Мы полны отваги, презираем лесть,
Обнажаем шпаги за любовь и честь…
Не смейтесь над нами, но мы поголовно готовы были обнажить свои шпаги.
До пятидесяти мне снилась школа — власть советского детства…
Анна Прокофьевна — учительница начальных классов. 1947–1951. Высокая, худая, похожа на Гоголя. Я ее вижу. Она носила дешевую полушерстяную кофту, синюю с красным, с узкими и короткими на запястьях рукавчиками, из которых торчали бескровные кисти — острые тонкие косточки. На уроках у нее шла кровь из носа — от недоедания, конечно. Я вижу эту розовую каплю на кончике носа. Она закидывала голову и прикладывала к нему розовую промокашку — с зеркальными отпечатками ее росписи в классном журнале.
Кто же я был все-таки такой, если запомнил эту каплю и эту промокашку?
Но при чем тут школа?

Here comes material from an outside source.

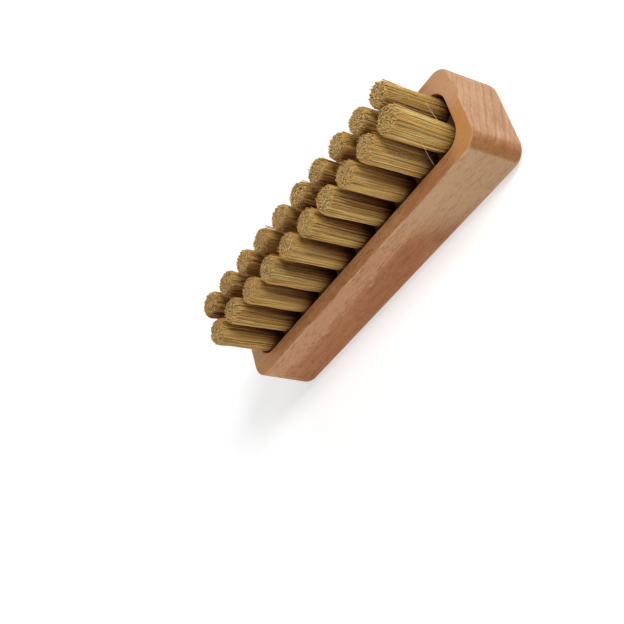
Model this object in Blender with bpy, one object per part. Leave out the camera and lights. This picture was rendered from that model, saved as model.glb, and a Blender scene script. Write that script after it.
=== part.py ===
"""Small hand brush for cleaning leather.

A beech block with a routed recess carries two rows of fibre tufts. Each tuft is folded over a flat metal
anchor and sits in a blind hole of its own. The brush lies on its flat back with the tufts pointing up.
Metres, +Z up, the origin at the middle of the back, +X along the length.
"""

import math

import bmesh
import bpy
from mathutils import Matrix

# Hole pattern, which the block is laid out around
TUFTS_PER_ROW = 10
ROWS = {"near": -1, "far": 1}
HOLE_DIAMETER = 0.0070
HOLE_DEPTH = 0.0080
WALL_BETWEEN_TUFTS = 0.0021
WALL_BETWEEN_ROWS = 0.0021

# Block
RECESS_SIDE_MARGIN = 0.00075
RECESS_END_MARGIN = 0.00125
RECESS_DEPTH = 0.0030
RECESS_CORNER_RADIUS = 0.0050
RIM_SIDE_WIDTH = 0.0047
RIM_END_WIDTH = 0.0043
WOOD_UNDER_HOLES = 0.0065
CORNER_RADIUS = 0.0050
BACK_FILLET = 0.0028
FACE_EASING = 0.0004

# Tuft, with its flare past the hole's radius at the cut ends
TUFT_REACH = 0.0167
TUFT_FLARE = 0.00025
STRAND_SEAT = 0.0005
STRANDS_PER_RING = (1, 6, 13)
STRAND_WIDTH_SHARE = 0.65

# Anchor, which bites into the wood at each end
ANCHOR_BITE = 0.0006
ANCHOR_HEIGHT = 0.0022
ANCHOR_THICKNESS = 0.0004
ANCHOR_ANGLE = math.radians(45)
FOLD_THICKNESS = 0.0010

# Clearance between touching pieces, and how far a cutter runs past what it cuts
FIT_GAP = 0.0003
OVERRUN = 0.0010

# Facets
CORNER_SEGMENTS = 8
FILLET_SEGMENTS = 4
EASING_SEGMENTS = 2
HOLE_SEGMENTS = 24
PLUG_SEGMENTS = 14
STRAND_SIDES = 4

# Sizes worked out from the ones above
TUFT_PITCH = HOLE_DIAMETER + WALL_BETWEEN_TUFTS
ROW_SPACING = HOLE_DIAMETER + WALL_BETWEEN_ROWS
RECESS_LENGTH = (TUFTS_PER_ROW - 1) * TUFT_PITCH + HOLE_DIAMETER + 2 * RECESS_END_MARGIN
RECESS_WIDTH = ROW_SPACING + HOLE_DIAMETER + 2 * RECESS_SIDE_MARGIN
BLOCK_LENGTH = RECESS_LENGTH + 2 * RIM_END_WIDTH
BLOCK_WIDTH = RECESS_WIDTH + 2 * RIM_SIDE_WIDTH
RECESS_FLOOR = WOOD_UNDER_HOLES + HOLE_DEPTH
BLOCK_THICKNESS = RECESS_FLOOR + RECESS_DEPTH
TUFT_TOP = BLOCK_THICKNESS + TUFT_REACH
PLUG_RADIUS = HOLE_DIAMETER / 2 - FIT_GAP
PLUG_BOTTOM = WOOD_UNDER_HOLES + FIT_GAP
ANCHOR_LENGTH = HOLE_DIAMETER + 2 * ANCHOR_BITE
WINDOW_BOTTOM = PLUG_BOTTOM + FOLD_THICKNESS
ANCHOR_MIDDLE = WINDOW_BOTTOM + FIT_GAP + ANCHOR_HEIGHT / 2


def make_material(name, color, roughness, metallic):
    material = bpy.data.materials.new(name)
    material.use_nodes = True
    shader = material.node_tree.nodes["Principled BSDF"]
    shader.inputs["Base Color"].default_value = (*color, 1)
    shader.inputs["Roughness"].default_value = roughness
    shader.inputs["Metallic"].default_value = metallic
    material.diffuse_color = (*color, 1)
    return material


def clear_scene():
    for obj in list(bpy.data.objects):
        bpy.data.objects.remove(obj)


def new_collection(name):
    collection = bpy.data.collections.new(name)
    bpy.context.scene.collection.children.link(collection)
    return collection


def mesh_from(shape, name):
    """Turns a bmesh into a mesh, with its normals pointing out."""
    bmesh.ops.recalc_face_normals(shape, faces=shape.faces)
    mesh = bpy.data.meshes.new(name)
    shape.to_mesh(mesh)
    shape.free()
    return mesh


def box_in(shape, length, width, height, middle):
    """Adds a box to a bmesh and returns its vertices."""
    size = Matrix.Diagonal((length, width, height, 1))
    return bmesh.ops.create_cube(shape, size=1, matrix=middle @ size)["verts"]


def round_edges(shape, edges, radius, segments):
    bmesh.ops.bevel(
        shape,
        geom=edges,
        affect="EDGES",
        offset_type="OFFSET",
        offset=radius,
        segments=segments,
        profile=0.5,
    )


def rounded_prism(shape, length, width, bottom, top, radius):
    """Adds an upright prism with rounded corners, centred on the Z axis."""
    middle = Matrix.Translation((0, 0, (bottom + top) / 2))
    box_in(shape, length, width, top - bottom, middle)
    upright = [edge for edge in shape.edges if edge.verts[0].co.xy == edge.verts[1].co.xy]
    round_edges(shape, upright, radius, CORNER_SEGMENTS)


def edges_at_height(shape, height):
    """The edges that run round the prism at this height."""
    near = FACE_EASING / 2
    return [edge for edge in shape.edges if all(abs(v.co.z - height) < near for v in edge.verts)]


def add_cutter(name, shape):
    cutter = bpy.data.objects.new(name, mesh_from(shape, name))
    cutter.hide_render = True
    cutter.display_type = "WIRE"
    cutters.objects.link(cutter)
    return cutter


def add_boolean(obj, cutter, operation):
    modifier = obj.modifiers.new(cutter.name, "BOOLEAN")
    modifier.operation = operation
    modifier.solver = "EXACT"
    modifier.object = cutter


def add_part(name, mesh, material, place=Matrix.Identity(4)):
    part = bpy.data.objects.new(name, mesh)
    if not mesh.materials:
        mesh.materials.append(material)
    brush.objects.link(part)
    part.parent = base
    part.matrix_world = place
    return part


def shade_round(mesh):
    mesh.shade_smooth()
    mesh.set_sharp_from_angle(angle=math.radians(35))


def tuft_places():
    """Name and upright axis of each tuft. Number 01 is at the +X end."""
    first = (TUFTS_PER_ROW - 1) * TUFT_PITCH / 2
    for row, side in ROWS.items():
        for index in range(TUFTS_PER_ROW):
            x = first - index * TUFT_PITCH
            turn = ANCHOR_ANGLE + math.pi * (index % 2)
            place = Matrix.Translation((x, side * ROW_SPACING / 2, 0)) @ Matrix.Rotation(turn, 4, "Z")
            yield f"{row}_{index + 1:02d}", place


def anchor_seat(shape, place):
    """Adds the room that one anchor takes, with its clearance, to a bmesh."""
    middle = place @ Matrix.Translation((0, 0, ANCHOR_MIDDLE))
    gaps = 2 * FIT_GAP
    box_in(shape, ANCHOR_LENGTH + gaps, ANCHOR_THICKNESS + gaps, ANCHOR_HEIGHT + gaps, middle)


def recess_cutter():
    shape = bmesh.new()
    top = BLOCK_THICKNESS + OVERRUN
    rounded_prism(shape, RECESS_LENGTH, RECESS_WIDTH, RECESS_FLOOR, top, RECESS_CORNER_RADIUS)
    return add_cutter("recess_cutter", shape)


def hole_cutter():
    shape = bmesh.new()
    top = RECESS_FLOOR + OVERRUN
    for _, place in tuft_places():
        bmesh.ops.create_cone(
            shape,
            cap_ends=True,
            segments=HOLE_SEGMENTS,
            radius1=HOLE_DIAMETER / 2,
            radius2=HOLE_DIAMETER / 2,
            depth=top - WOOD_UNDER_HOLES,
            matrix=place @ Matrix.Translation((0, 0, (top + WOOD_UNDER_HOLES) / 2)),
        )
    return add_cutter("hole_cutter", shape)


def slot_cutter():
    shape = bmesh.new()
    for _, place in tuft_places():
        anchor_seat(shape, place)
    return add_cutter("slot_cutter", shape)


def make_block():
    shape = bmesh.new()
    rounded_prism(shape, BLOCK_LENGTH, BLOCK_WIDTH, 0, BLOCK_THICKNESS, CORNER_RADIUS)
    round_edges(shape, edges_at_height(shape, 0), BACK_FILLET, FILLET_SEGMENTS)
    round_edges(shape, edges_at_height(shape, BLOCK_THICKNESS), FACE_EASING, EASING_SEGMENTS)
    mesh = mesh_from(shape, "handle_block")
    shade_round(mesh)
    block = add_part("handle_block", mesh, beech)
    for cutter in (recess_cutter(), hole_cutter(), slot_cutter()):
        add_boolean(block, cutter, "DIFFERENCE")


def strand_bundle():
    """All strands of one tuft, in rings about the middle one, spread a little towards the cut ends.

    The outer ring's corners meet the flats of the root, and a strand is as wide as its share of the way
    to its neighbour there.
    """
    shape = bmesh.new()
    bottom = RECESS_FLOOR - STRAND_SEAT
    root_flat = PLUG_RADIUS * math.cos(math.pi / PLUG_SEGMENTS)
    half_width = STRAND_WIDTH_SHARE * math.sin(math.pi / STRANDS_PER_RING[-1])
    outer_ring = root_flat / (1 + half_width / math.cos(math.pi / STRAND_SIDES))
    half_width *= outer_ring
    to_corner = half_width / math.cos(math.pi / STRAND_SIDES)
    ring_step = outer_ring / (len(STRANDS_PER_RING) - 1)
    square_on = Matrix.Rotation(math.pi / STRAND_SIDES, 4, "Z")
    for ring, count in enumerate(STRANDS_PER_RING):
        for index in range(count):
            around = Matrix.Rotation(index * math.tau / count, 4, "Z")
            out = Matrix.Translation((ring * ring_step, 0, (bottom + TUFT_TOP) / 2))
            bmesh.ops.create_cone(
                shape,
                cap_ends=True,
                segments=STRAND_SIDES,
                radius1=to_corner,
                radius2=to_corner,
                depth=TUFT_TOP - bottom,
                matrix=around @ out @ square_on,
            )
    spread = (HOLE_DIAMETER / 2 + TUFT_FLARE) / (outer_ring + half_width)
    for vert in shape.verts:
        if vert.co.z > BLOCK_THICKNESS:
            vert.co.xy *= spread
    return add_cutter("strand_bundle", shape)


def window_cutter():
    shape = bmesh.new()
    anchor_seat(shape, Matrix.Identity(4))
    return add_cutter("window_cutter", shape)


def tuft_mesh():
    """One tuft: the bound root that fills the hole, its window for the anchor, and the free strands."""
    shape = bmesh.new()
    bmesh.ops.create_cone(
        shape,
        cap_ends=True,
        segments=PLUG_SEGMENTS,
        radius1=PLUG_RADIUS,
        radius2=PLUG_RADIUS,
        depth=RECESS_FLOOR - PLUG_BOTTOM,
        matrix=Matrix.Translation((0, 0, (RECESS_FLOOR + PLUG_BOTTOM) / 2)),
    )
    pattern = add_cutter("tuft_pattern", shape)
    add_boolean(pattern, window_cutter(), "DIFFERENCE")
    add_boolean(pattern, strand_bundle(), "UNION")
    graph = bpy.context.evaluated_depsgraph_get()
    mesh = bpy.data.meshes.new_from_object(pattern.evaluated_get(graph))
    mesh.name = "bristle_tuft"
    bpy.data.objects.remove(pattern)
    return mesh


def anchor_mesh():
    shape = bmesh.new()
    middle = Matrix.Translation((0, 0, ANCHOR_MIDDLE))
    box_in(shape, ANCHOR_LENGTH, ANCHOR_THICKNESS, ANCHOR_HEIGHT, middle)
    return mesh_from(shape, "anchor")


def make_tufts():
    tuft = tuft_mesh()
    anchor = anchor_mesh()
    for name, place in tuft_places():
        add_part(f"bristle_tuft_{name}", tuft, fibre, place)
        add_part(f"anchor_{name}", anchor, steel, place)


clear_scene()
brush = new_collection("leather_cleaning_brush")
cutters = new_collection("cutters")
base = bpy.data.objects.new("brush_base", None)
brush.objects.link(base)
beech = make_material("beech", (0.52, 0.27, 0.13), 0.5, 0)
fibre = make_material("natural_fibre", (0.48, 0.31, 0.11), 0.6, 0)
steel = make_material("anchor_wire", (0.62, 0.62, 0.6), 0.35, 1)
make_block()
make_tufts()
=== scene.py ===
import math

import bpy
import numpy as np
from mathutils import Matrix, Vector, noise


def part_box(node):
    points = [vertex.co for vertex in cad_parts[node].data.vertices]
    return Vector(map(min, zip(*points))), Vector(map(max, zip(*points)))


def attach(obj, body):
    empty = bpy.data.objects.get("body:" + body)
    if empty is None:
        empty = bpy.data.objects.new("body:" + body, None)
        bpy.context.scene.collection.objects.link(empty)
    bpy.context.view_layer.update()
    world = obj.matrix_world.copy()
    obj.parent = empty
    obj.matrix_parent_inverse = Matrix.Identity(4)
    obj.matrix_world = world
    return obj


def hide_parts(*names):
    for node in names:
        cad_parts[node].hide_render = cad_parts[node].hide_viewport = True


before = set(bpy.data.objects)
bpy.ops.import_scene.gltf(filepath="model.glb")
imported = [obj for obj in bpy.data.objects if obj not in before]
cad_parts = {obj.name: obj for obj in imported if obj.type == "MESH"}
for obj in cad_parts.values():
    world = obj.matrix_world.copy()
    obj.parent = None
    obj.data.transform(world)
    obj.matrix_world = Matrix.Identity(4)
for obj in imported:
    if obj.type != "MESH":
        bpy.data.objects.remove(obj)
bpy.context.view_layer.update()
mm = 0.001
speck = 0.01 * mm             # too small to count as a distance
print("frame loaded:", len(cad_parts), "solids")


# Camera, where the photograph was taken from

photoCamera = {
    "aim": (-16.9 * mm, -14.2 * mm, 20.9 * mm),
    "distance": 307.4 * mm,
    "azimuth": -43.17,        # degrees, from the aim towards the camera
    "elevation": 33.79,
    "roll": -78.96,
    "focalPixels": 1174.4,
    "framePixels": 624,
    "sensor": 36,             # millimetres
    "clipStart": 1 * mm,
}


def wayTo(azimuth, elevation):
    # the direction at this azimuth and elevation, in degrees
    around, up = math.radians(azimuth), math.radians(elevation)
    return Vector((math.cos(up) * math.cos(around), math.cos(up) * math.sin(around), math.sin(up)))


def makeCamera(s):
    way = wayTo(s["azimuth"], s["elevation"])
    turn = way.to_track_quat("Z", "Y").to_matrix() @ Matrix.Rotation(math.radians(s["roll"]), 3, "Z")
    bpy.ops.object.camera_add(location=Vector(s["aim"]) + way * s["distance"], rotation=turn.to_euler())
    camera = bpy.context.object
    camera.data.sensor_width = s["sensor"]
    camera.data.lens = s["focalPixels"] * s["sensor"] / s["framePixels"]
    camera.data.clip_start = s["clipStart"]
    bpy.context.scene.camera = camera


makeCamera(photoCamera)
print("camera placed")


# Small helpers for modelling as by hand

def addPrimitive(operator, name, **settings):
    # adds a primitive with nothing else selected, and names it
    bpy.ops.object.select_all(action="DESELECT")
    operator(**settings)
    piece = bpy.context.object
    piece.name = name
    bpy.ops.object.transform_apply(location=True, rotation=True, scale=True)
    return piece


def addBox(name, low, high, turn=0.0):
    # a box between two corners, turned about its own upright axis
    low, high = Vector(low), Vector(high)
    return addPrimitive(
        bpy.ops.mesh.primitive_cube_add, name, size=1,
        location=(low + high) / 2, rotation=(0, 0, turn), scale=high - low)


def makeActive(piece):
    bpy.ops.object.select_all(action="DESELECT")
    piece.select_set(True)
    bpy.context.view_layer.objects.active = piece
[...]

Ах, да!
В третьем классе меня — с первого раза — не приняли в пионеры. Уже выучена назубок клятва, уже все строятся на торжественную линейку, уже приготовлены галстуки. И тут мы с Сандриком Тоидзе — черт дернул — стукнули в большой барабан. Несколько раз. В благоговейной тишине.
— Кто ударил в барабан?
А кто действительно ударил — первый? Он или я?

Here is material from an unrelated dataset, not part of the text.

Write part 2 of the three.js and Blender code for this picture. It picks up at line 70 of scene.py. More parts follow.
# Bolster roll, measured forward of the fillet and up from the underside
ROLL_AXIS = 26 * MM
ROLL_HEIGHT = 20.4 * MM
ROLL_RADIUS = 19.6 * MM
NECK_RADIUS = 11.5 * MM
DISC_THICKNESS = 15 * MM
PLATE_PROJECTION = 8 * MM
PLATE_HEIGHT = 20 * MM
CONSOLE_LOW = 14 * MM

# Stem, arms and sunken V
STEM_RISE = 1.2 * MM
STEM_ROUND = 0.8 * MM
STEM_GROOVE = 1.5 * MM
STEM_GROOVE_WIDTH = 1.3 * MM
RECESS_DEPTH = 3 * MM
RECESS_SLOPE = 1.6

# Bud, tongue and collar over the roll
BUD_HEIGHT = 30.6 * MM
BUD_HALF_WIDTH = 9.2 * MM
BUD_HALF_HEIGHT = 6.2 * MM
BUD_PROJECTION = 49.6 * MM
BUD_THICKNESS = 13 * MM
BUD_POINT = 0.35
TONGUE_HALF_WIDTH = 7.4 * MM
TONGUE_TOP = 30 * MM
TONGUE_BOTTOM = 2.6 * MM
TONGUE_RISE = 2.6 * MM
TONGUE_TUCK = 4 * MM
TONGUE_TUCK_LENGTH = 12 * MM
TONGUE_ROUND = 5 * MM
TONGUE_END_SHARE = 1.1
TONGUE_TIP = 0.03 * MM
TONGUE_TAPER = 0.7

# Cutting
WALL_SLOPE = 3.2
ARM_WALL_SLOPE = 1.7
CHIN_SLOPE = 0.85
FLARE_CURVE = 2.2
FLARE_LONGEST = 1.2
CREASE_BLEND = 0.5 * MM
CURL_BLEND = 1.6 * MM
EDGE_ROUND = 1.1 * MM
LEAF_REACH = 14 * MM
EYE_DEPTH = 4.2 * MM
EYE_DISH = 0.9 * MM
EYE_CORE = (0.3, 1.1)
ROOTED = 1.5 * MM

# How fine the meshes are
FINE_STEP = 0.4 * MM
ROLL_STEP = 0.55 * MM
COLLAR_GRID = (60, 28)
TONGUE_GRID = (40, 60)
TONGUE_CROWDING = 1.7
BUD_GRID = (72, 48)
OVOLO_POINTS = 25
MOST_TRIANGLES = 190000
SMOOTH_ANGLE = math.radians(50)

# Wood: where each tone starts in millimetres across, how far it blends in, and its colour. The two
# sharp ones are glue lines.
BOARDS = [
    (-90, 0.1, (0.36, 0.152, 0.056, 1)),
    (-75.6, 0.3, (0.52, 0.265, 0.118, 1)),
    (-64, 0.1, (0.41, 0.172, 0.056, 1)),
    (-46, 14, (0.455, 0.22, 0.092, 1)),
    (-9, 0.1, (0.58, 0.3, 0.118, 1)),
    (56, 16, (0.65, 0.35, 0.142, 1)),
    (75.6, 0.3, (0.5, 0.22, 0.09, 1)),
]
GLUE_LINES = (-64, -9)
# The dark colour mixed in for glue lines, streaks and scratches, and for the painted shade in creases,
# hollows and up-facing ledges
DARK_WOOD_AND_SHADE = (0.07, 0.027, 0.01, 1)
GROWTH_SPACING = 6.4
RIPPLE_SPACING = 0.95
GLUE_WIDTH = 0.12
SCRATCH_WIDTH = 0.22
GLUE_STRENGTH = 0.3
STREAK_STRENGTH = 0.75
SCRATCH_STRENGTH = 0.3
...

Рыдая, мы не выдали друг друга. Пионервожатый — “перед лицом товарищей” — вернул нашим мамам галстуки.
Все же комплекс честолюбия возник позже. Когда меня — уже, конечно, пионера — в классе шестом не выбрали в совет дружины, и я страдал.

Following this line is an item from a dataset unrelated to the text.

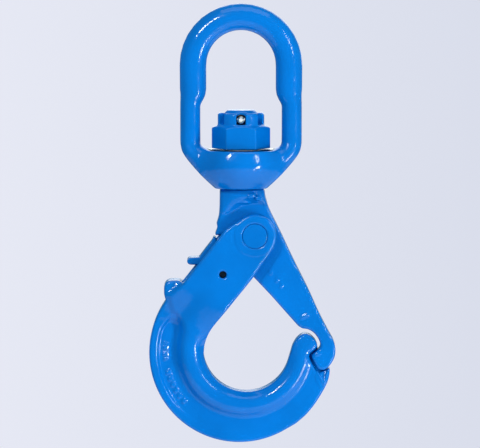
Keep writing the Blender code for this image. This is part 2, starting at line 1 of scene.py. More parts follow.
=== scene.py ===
"""Looks of the swivel self-locking hook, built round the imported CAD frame.

The forgings are modelled as distance fields on a grid, because their bars, ribs and cheeks flow
into each other with soft fillets, and then meshed. Lengths are millimetres up to the point where a
mesh is made (MM turns them into metres). Outlines are (x, z) points in the hook's middle plane, and
each shape is given its thickness along Y.
"""

import json
import math

import bmesh
import bpy
import numpy as np
import openvdb
from mathutils import Matrix, Vector


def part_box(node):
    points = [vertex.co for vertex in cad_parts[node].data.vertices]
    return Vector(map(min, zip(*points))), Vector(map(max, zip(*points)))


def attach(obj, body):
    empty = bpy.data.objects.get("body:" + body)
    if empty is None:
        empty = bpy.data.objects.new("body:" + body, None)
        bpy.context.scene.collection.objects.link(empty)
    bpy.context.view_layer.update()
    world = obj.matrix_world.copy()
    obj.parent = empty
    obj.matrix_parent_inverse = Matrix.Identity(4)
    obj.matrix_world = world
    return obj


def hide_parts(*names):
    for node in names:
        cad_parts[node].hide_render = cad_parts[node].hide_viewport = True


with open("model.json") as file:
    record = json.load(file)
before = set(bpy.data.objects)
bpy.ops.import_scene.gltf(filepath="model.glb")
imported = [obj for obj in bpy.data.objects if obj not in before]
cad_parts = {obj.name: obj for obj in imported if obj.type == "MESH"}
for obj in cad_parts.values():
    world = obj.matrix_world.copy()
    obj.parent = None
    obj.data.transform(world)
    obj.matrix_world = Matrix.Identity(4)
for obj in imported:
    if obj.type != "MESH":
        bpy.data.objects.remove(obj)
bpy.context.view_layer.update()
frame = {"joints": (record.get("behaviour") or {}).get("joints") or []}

MM = 0.001
# Grid steps of the distance fields, and the room left round each.
STEP = 0.62
NUT_STEP = 0.36
TRIGGER_STEP = 0.45
MARGIN = 2.5
FAR = 1e9
TINY = 1e-9
ON_AXIS = 1e-6


# ---------------------------------------------------------------- joints and sizes from the frame

def joint_place(name):
    """The (x, z) point of a hinge along Y, in millimetres."""
    joint = next(j for j in frame["joints"] if j["name"] == name)
    return (joint["pos_m"][0] / MM, joint["pos_m"][2] / MM)


def box_mm(node):
    low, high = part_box(node)
    return [c / MM for c in low], [c / MM for c in high]


PIVOT = joint_place("hook_open")
TRIGGER_PIVOT = joint_place("trigger_press")

# The hook's full opening in degrees, half widths along Y, and the height of the nut's pin.
OPEN_LIMIT = 40.0
CHEEK_HALF = 15.0
SLOT_HALF = 7.8
ARM_HALF = 7.5
NUT_PIN_Z = -53.6


# ---------------------------------------------------------------- plane geometry

def polar(centre, radius, degrees):
    angle = math.radians(degrees)
    return (centre[0] + radius * math.cos(angle), centre[1] + radius * math.sin(angle))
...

Потом меня не приняли в комсомол. Но я тогда не страдал — меня уже навсегда смутило вольнодумство. Комплекс, увы, остался. Осталось — при внешнем равнодушии — внутреннее волнение на съездах Союза кинематографистов и выборах куда-то и кем-то.
Становился членом, заместителем, председателем. Стоически выдерживая насмешки и даже угрозы со стороны моей родной жены, убеждал ее — и себя, — что я только лишь хочу — в это бурное время — принести пользу своим братьям-кинематографистам.
“Платон говорит, что кому удается отойти от общественных дел, не замарав себя самым отвратительным образом, тот, можно сказать, чудом спасся”.
Я придумал когда-то определение: “эсхатологический характер”. Что это такое? Это когда 1 июня человек начинает горевать, что лето уже кончилось…
2000 год. Снимаем дачу в Мамонтовке.
С детства название это было на слуху.